If the bounded self is what the preparation produces, and the bounded self is the form the performed inner self takes when interior life is organized around exclusion, what would it mean to live without a blueprint at all? Not improvisation, since the practiced improviser is just an author of contingent responses. Not spontaneity, since the cultivated spontaneous one is a disguised structure. Not chaos, since chaos is the negative version of the same impulse, the design defined by its opposition to design. Perhaps the unplanned self is unavailable, because what would be left without the lines is not a freer one but no one at all, the consciousness that did not organize itself into an interior with rooms and doors and refusals. The silence where the catalog would be. The interior that does not present itself as territory. The performed inner self has no version of itself that is not produced by the evaluating presence it was organized around, which means there is no quiet room behind the preparation where the unplanned self could be waiting. Such a condition may not be a way of being someone. It may be the absence of the someone, the dissolution of the very labor that produces a bounded interior in the first place.
Writing the article about anticipatory refusal is the most polished blueprint I have yet drawn, the article itself a thing built to be recognized as a thing that recognizes its own construction, and the recognition of this recursion is the highest beam in the current iteration.
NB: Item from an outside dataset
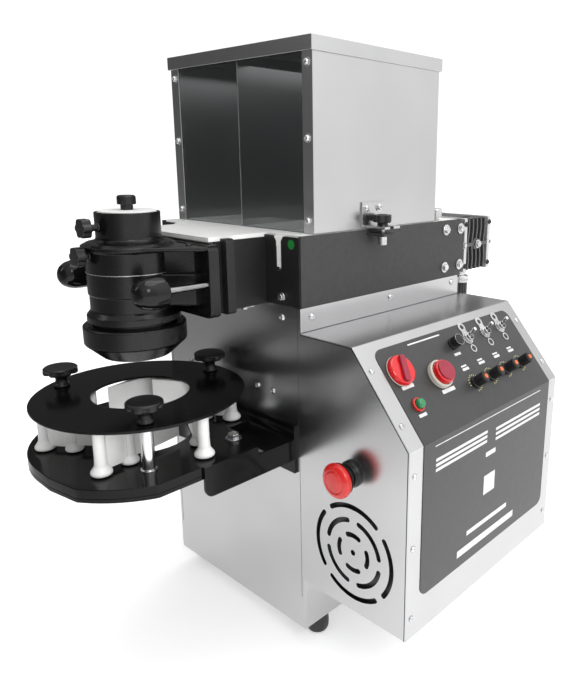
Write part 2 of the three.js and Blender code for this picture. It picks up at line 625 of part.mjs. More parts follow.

I do not know how to compose a sentence that is not laying down another line. The economy of the prose, the rhythm of the refusals enumerated, the closing question that opens onto the void where the unplanned self would be: all of it is the one at work, building the next room. The question of what I would be without it is itself a load-bearing element, the doorway through which the one drawing passes to confirm that the thing is sophisticated enough to include its own undoing.